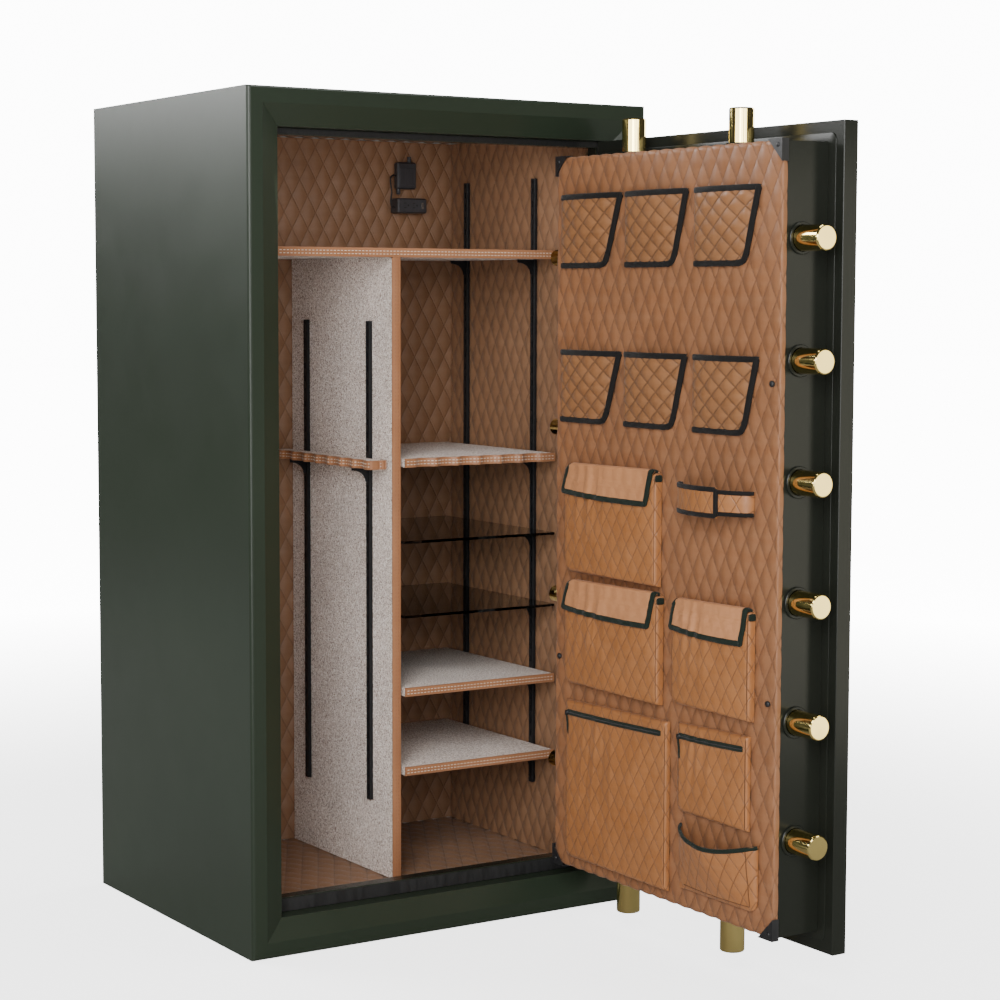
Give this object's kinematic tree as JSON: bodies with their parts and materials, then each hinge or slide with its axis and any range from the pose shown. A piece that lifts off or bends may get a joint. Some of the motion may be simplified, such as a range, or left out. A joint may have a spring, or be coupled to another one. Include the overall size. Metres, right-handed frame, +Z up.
{
  "type": "gun safe",
  "caption": "Tall green steel gun safe, its door swung open on a quilted interior with shelves, a divider, door pockets and round brass locking bolts.",
  "frame": {"origin": "middle of the cabinet's underside", "axes": "+Z up, the doorway faces -Y, the hinges are on the +X side, and the door is drawn swung open a quarter turn"},
  "size_m": [0.824, 1.372, 1.5],
  "materials": {
    "green_paint": "deep green gloss enamel",
    "black_steel": "black semi-gloss enamel",
    "plated_steel": "zinc plated",
    "brass": "polished",
    "fire_board": "paper-faced mineral board, matt",
    "quilt": "quilted tan leather, satin",
    "carpet": "speckled short-pile carpet with a stitched tan edge",
    "seal_rubber": "matt",
    "smoked_glass": "smoked, polished edges",
    "black_plastic": "matt",
    "pocket_leather": "saddle tan leather with bound edges"
  },
  "bodies": {
    "cabinet": {"body_shell": "green_paint", "strike_frame": "black_steel", "frame_seal": "seal_rubber", "fireboard_liner": "fire_board", "lining_left": "quilt", "lining_right": "quilt", "lining_rear": "quilt", "lining_ceiling": "quilt", "lining_floor": "quilt", "divider_panel": "carpet", "top_shelf": "carpet", "barrel_shelf": "carpet", "barrel_rest": "carpet", "carpet_shelf_upper": "carpet", "carpet_shelf_lower": "carpet", "glass_shelf_upper": "smoked_glass", "glass_shelf_lower": "smoked_glass", "outlet_strip": "black_plastic", "power_adapter": "black_plastic", "jumper_cord": "seal_rubber", "hinge_block_lower": "green_paint", "hinge_block_upper": "green_paint", "standard_right_wall_rear": "black_steel", "standard_right_wall_front": "black_steel", "standard_divider_right_rear": "black_steel", "standard_divider_right_front": "black_steel", "standard_divider_left_rear": "black_steel", "standard_divider_left_front": "black_steel"},
    "door": {"door_slab": "green_paint", "slab_fireboard": "fire_board", "bolt_box": "black_steel", "door_panel": "quilt", "hinge_leaf_lower": "green_paint", "hinge_leaf_upper": "green_paint", "hinge_side_bolts": "brass", "lock_body": "plated_steel", "corner_bracket_free_bottom": "black_plastic", "corner_bracket_free_top": "black_plastic", "corner_bracket_hinge_bottom": "black_plastic", "corner_bracket_hinge_top": "black_plastic", "holster_upper_1": "pocket_leather", "holster_upper_2": "pocket_leather", "holster_upper_3": "pocket_leather", "holster_lower_1": "pocket_leather", "holster_lower_2": "pocket_leather", "holster_lower_3": "pocket_leather", "flap_pocket_upper": "pocket_leather", "flap_pocket_lower": "pocket_leather", "flap_pocket_small": "pocket_leather", "zip_pocket_large": "pocket_leather", "zip_pocket_small": "pocket_leather", "butt_pocket": "pocket_leather", "long_gun_strap": "pocket_leather"},
    "boltwork_handle": {"handle": "brass", "drive_gear": "plated_steel"},
    "free_side_bolts": {"side_bolts": "brass"},
    "upper_bolts": {"top_bolts": "brass"},
    "lower_bolts": {"bottom_bolts": "brass"},
    "dial": {"combination_dial": "black_steel"},
    "lock_bolt": {"lock_bolt": "brass"}
  },
  "joints": [
    {"name": "door_swing", "type": "hinge", "parent": "cabinet", "child": "door", "pos_m": [0.346, -0.332, 0.75], "axis": [0, 0, 1], "range_deg": [-57, 90]},
    {"name": "handle_turn", "type": "hinge", "parent": "door", "child": "boltwork_handle", "pos_m": [0.326, -0.678, 0.7], "axis": [-1, 0, 0], "range_deg": [0, 90]},
    {"name": "side_bolts_slide", "type": "slide", "parent": "door", "child": "free_side_bolts", "axis": [0, 1, 0], "range_m": [0, 0.055]},
    {"name": "top_bolts_slide", "type": "slide", "parent": "door", "child": "upper_bolts", "axis": [0, 0, -1], "range_m": [0, 0.055]},
    {"name": "bottom_bolts_slide", "type": "slide", "parent": "door", "child": "lower_bolts", "axis": [0, 0, 1], "range_m": [0, 0.055]},
    {"name": "dial_spin", "type": "hinge", "parent": "door", "child": "dial", "pos_m": [0.326, -0.678, 0.93], "axis": [-1, 0, 0], "continuous": true},
    {"name": "lock_bolt_slide", "type": "slide", "parent": "door", "child": "lock_bolt", "axis": [0, -1, 0], "range_m": [0, 0.01]}
  ],
  "couplings": [
    {"joint": "side_bolts_slide", "follows": "handle_turn", "m_per_rad": 0.035},
    {"joint": "top_bolts_slide", "follows": "handle_turn", "m_per_rad": 0.035},
    {"joint": "bottom_bolts_slide", "follows": "handle_turn", "m_per_rad": 0.035}
  ]
}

= = = =

## Problem requirements
Every line above should be printed again exactly as it stands.

## Expected answer
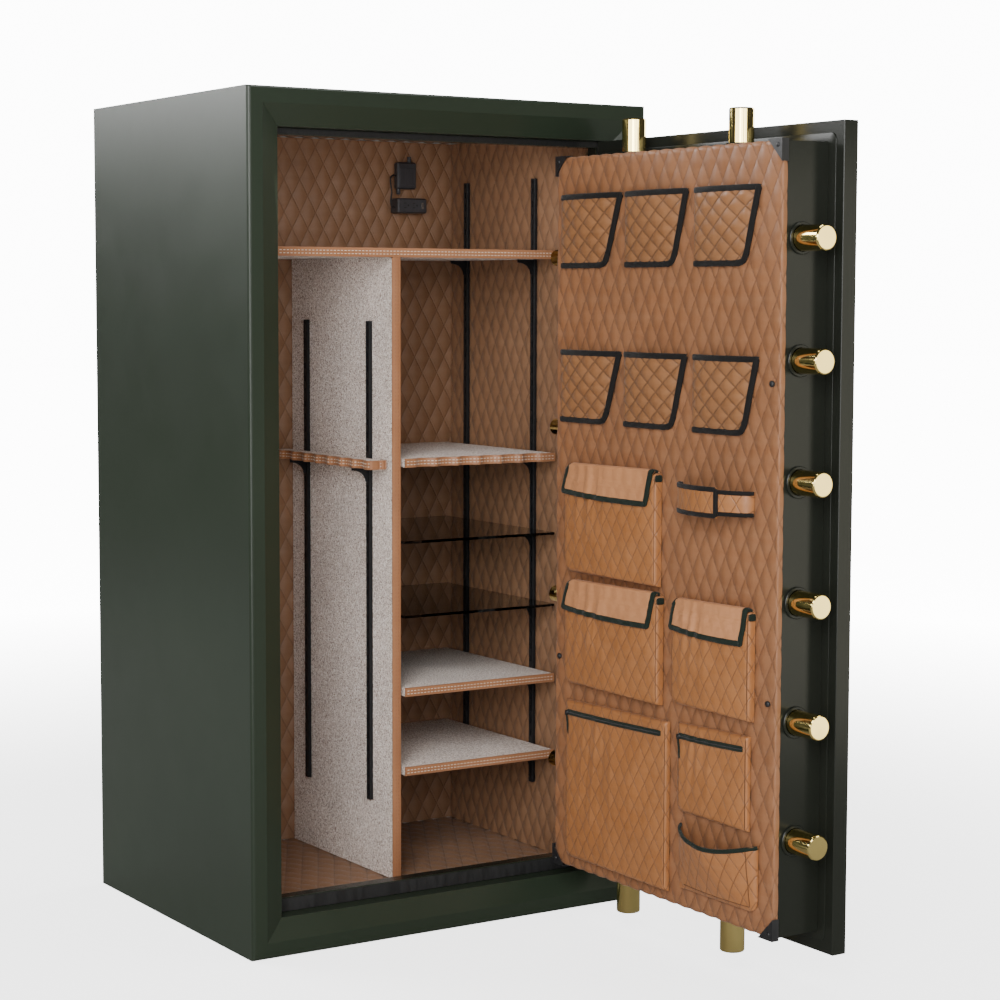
Give this object's kinematic tree as JSON: bodies with their parts and materials, then each hinge or slide with its axis and any range from the pose shown. A piece that lifts off or bends may get a joint. Some of the motion may be simplified, such as a range, or left out. A joint may have a spring, or be coupled to another one. Include the overall size. Metres, right-handed frame, +Z up.
{
  "type": "gun safe",
  "caption": "Tall green steel gun safe, its door swung open on a quilted interior with shelves, a divider, door pockets and round brass locking bolts.",
  "frame": {"origin": "middle of the cabinet's underside", "axes": "+Z up, the doorway faces -Y, the hinges are on the +X side, and the door is drawn swung open a quarter turn"},
  "size_m": [0.824, 1.372, 1.5],
  "materials": {
    "green_paint": "deep green gloss enamel",
    "black_steel": "black semi-gloss enamel",
    "plated_steel": "zinc plated",
    "brass": "polished",
    "fire_board": "paper-faced mineral board, matt",
    "quilt": "quilted tan leather, satin",
    "carpet": "speckled short-pile carpet with a stitched tan edge",
    "seal_rubber": "matt",
    "smoked_glass": "smoked, polished edges",
    "black_plastic": "matt",
    "pocket_leather": "saddle tan leather with bound edges"
  },
  "bodies": {
    "cabinet": {"body_shell": "green_paint", "strike_frame": "black_steel", "frame_seal": "seal_rubber", "fireboard_liner": "fire_board", "lining_left": "quilt", "lining_right": "quilt", "lining_rear": "quilt", "lining_ceiling": "quilt", "lining_floor": "quilt", "divider_panel": "carpet", "top_shelf": "carpet", "barrel_shelf": "carpet", "barrel_rest": "carpet", "carpet_shelf_upper": "carpet", "carpet_shelf_lower": "carpet", "glass_shelf_upper": "smoked_glass", "glass_shelf_lower": "smoked_glass", "outlet_strip": "black_plastic", "power_adapter": "black_plastic", "jumper_cord": "seal_rubber", "hinge_block_lower": "green_paint", "hinge_block_upper": "green_paint", "standard_right_wall_rear": "black_steel", "standard_right_wall_front": "black_steel", "standard_divider_right_rear": "black_steel", "standard_divider_right_front": "black_steel", "standard_divider_left_rear": "black_steel", "standard_divider_left_front": "black_steel"},
    "door": {"door_slab": "green_paint", "slab_fireboard": "fire_board", "bolt_box": "black_steel", "door_panel": "quilt", "hinge_leaf_lower": "green_paint", "hinge_leaf_upper": "green_paint", "hinge_side_bolts": "brass", "lock_body": "plated_steel", "corner_bracket_free_bottom": "black_plastic", "corner_bracket_free_top": "black_plastic", "corner_bracket_hinge_bottom": "black_plastic", "corner_bracket_hinge_top": "black_plastic", "holster_upper_1": "pocket_leather", "holster_upper_2": "pocket_leather", "holster_upper_3": "pocket_leather", "holster_lower_1": "pocket_leather", "holster_lower_2": "pocket_leather", "holster_lower_3": "pocket_leather", "flap_pocket_upper": "pocket_leather", "flap_pocket_lower": "pocket_leather", "flap_pocket_small": "pocket_leather", "zip_pocket_large": "pocket_leather", "zip_pocket_small": "pocket_leather", "butt_pocket": "pocket_leather", "long_gun_strap": "pocket_leather"},
    "boltwork_handle": {"handle": "brass", "drive_gear": "plated_steel"},
    "free_side_bolts": {"side_bolts": "brass"},
    "upper_bolts": {"top_bolts": "brass"},
    "lower_bolts": {"bottom_bolts": "brass"},
    "dial": {"combination_dial": "black_steel"},
    "lock_bolt": {"lock_bolt": "brass"}
  },
  "joints": [
    {"name": "door_swing", "type": "hinge", "parent": "cabinet", "child": "door", "pos_m": [0.346, -0.332, 0.75], "axis": [0, 0, 1], "range_deg": [-57, 90]},
    {"name": "handle_turn", "type": "hinge", "parent": "door", "child": "boltwork_handle", "pos_m": [0.326, -0.678, 0.7], "axis": [-1, 0, 0], "range_deg": [0, 90]},
    {"name": "side_bolts_slide", "type": "slide", "parent": "door", "child": "free_side_bolts", "axis": [0, 1, 0], "range_m": [0, 0.055]},
    {"name": "top_bolts_slide", "type": "slide", "parent": "door", "child": "upper_bolts", "axis": [0, 0, -1], "range_m": [0, 0.055]},
    {"name": "bottom_bolts_slide", "type": "slide", "parent": "door", "child": "lower_bolts", "axis": [0, 0, 1], "range_m": [0, 0.055]},
    {"name": "dial_spin", "type": "hinge", "parent": "door", "child": "dial", "pos_m": [0.326, -0.678, 0.93], "axis": [-1, 0, 0], "continuous": true},
    {"name": "lock_bolt_slide", "type": "slide", "parent": "door", "child": "lock_bolt", "axis": [0, -1, 0], "range_m": [0, 0.01]}
  ],
  "couplings": [
    {"joint": "side_bolts_slide", "follows": "handle_turn", "m_per_rad": 0.035},
    {"joint": "top_bolts_slide", "follows": "handle_turn", "m_per_rad": 0.035},
    {"joint": "bottom_bolts_slide", "follows": "handle_turn", "m_per_rad": 0.035}
  ]
}